Automated, scalable, $$$ saving, on demand software testing

Me showcasing that I can get things running on Digital Ocean droplets too. Here via SSH console connection.
Left console shows ChatGPT3.5 controlling the console, gives info about a pip package. Right console shows me reading file LLM made.

Inspiration

Inspired by current massive growth in LLM and other AI implementations. Seeing many opportunities for creating products that were not previously so readily available. Special thanks to the open-interpreter developers, Linux developers and ollama developers for providing their services and software freely.

What it does

Automates testing of software. It can test many types of software, including but not limited to: websites, console libraries, cross platform applications.

It can also create log files with the test results, or even draw out the essence of many tests performed. It can be deployed at scale. Hosted as a docker image. For example if set up in Kubernetes clusters you would have an army of software testers at your finger tips. On demand, at cheaper cost.

The current state is a prototype, it does have functionality but is not production ready. That is, it can automate console behaviour, testing behaviour and usage in a Linux environment, based on human instructions. The idea is that in the future it should be used as a docker image integrated with the Gitlab CI/CD pipeline to make GUI/Website and other such tests. Imagine this:

The developer pushes a build to the Gitlab cloud repository.
After the build completes a kubernetes cluster with docker containers is notified, they go test the software GUI in a safe URL they have access to that the public doesnt. They can even test things like account creation or the content of videos. As some LLMs allow visually looking at the screen and open-interpreter supports this.
The kubernetes cluster finds everything to be working with the new software that was pushed, it delivers a report of tests performed to the senior engineers inbox.
The build is pushed, perhaps reviewed an extra time by a human before final push to production.
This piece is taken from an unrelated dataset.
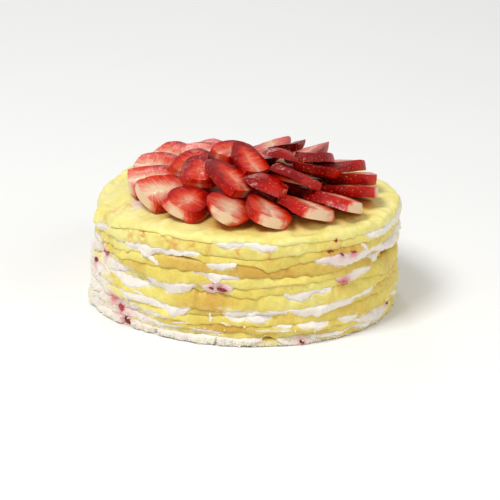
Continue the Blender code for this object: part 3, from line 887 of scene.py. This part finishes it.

In that sense, the automated testing will ensure that more things are tested more often, and with better documentation of the tests performed. This can help track why issues may have appeared in the software and ensure that issues dont appear in production.

How we built it

Putting together open source technologies and an LLM API. I have tested with both open source and paid LLMs. Both can work. I have used the technologies: Mixtral, OpenAI API, Ollama, Ubuntu Linux, Fedora Linux, Docker, Digital Ocean, SSH. Some of these technologies solve similar tasks, the goal was to see how well it would work with different versions of technology. And, it works on the two Linux types I tried with. As well as with both the open source and closed source LLMs.

Challenges we ran into

Currently having very limited access to good computer hardware. I have had to work with extremely limited hardware, no GPU to speak of in this setup. Adding to it that my income is right now quite limited so I couldnt even rent the things I needed. GPUs are very important when it comes to AI calculations. I was able to work around this in part by using trial credit from OpenAI, in that sense outsourcing the LLM part of the functionality to the cloud via credit. I would have tested more open source models if I had had access to a computer or cloud environment with a good GPU.

It should also be noted. That while the software, and how I implemented it, while it "works". It is not production ready. The open-interpreter library which this project relies a lot on for example, is still in the very early stages. As is LLM integration with operating systems. But I believe the technology will mature very fast, and already is maturing very fast.

Accomplishments that we're proud of

I was able to:

Make an LLM run in a Linux docker environment locally as well as in the cloud.
Make the LLM via the open-interpreter library and connecting it to OpenAPI able to control the Linux console, both locally and in the cloud. In this I was able to have it install pip packages and create log files automatically.
Make lightweight Linux without a GPU, only using a CPU, run open source LLMs locally and in the cloud. Using the Ollama package and the Mixtral AI.

What we learned

A lot about LLMs, Linux, AI, GPU/CPU usage, cloud hosting, shell/console usage.

What's next for Automated, scalable, $$$ saving, on demand software testing

Getting a proper GPU to test further with open source solutions.
Integrating Digital Ocean/Paperspace docker image hosting with the Gitlab CI/CD pipeline. Perhaps dividing the GPUs among CPU containers so that one GPU can control more than one AI, depending how well that works it might lower GPU cost and keep their rates of use high.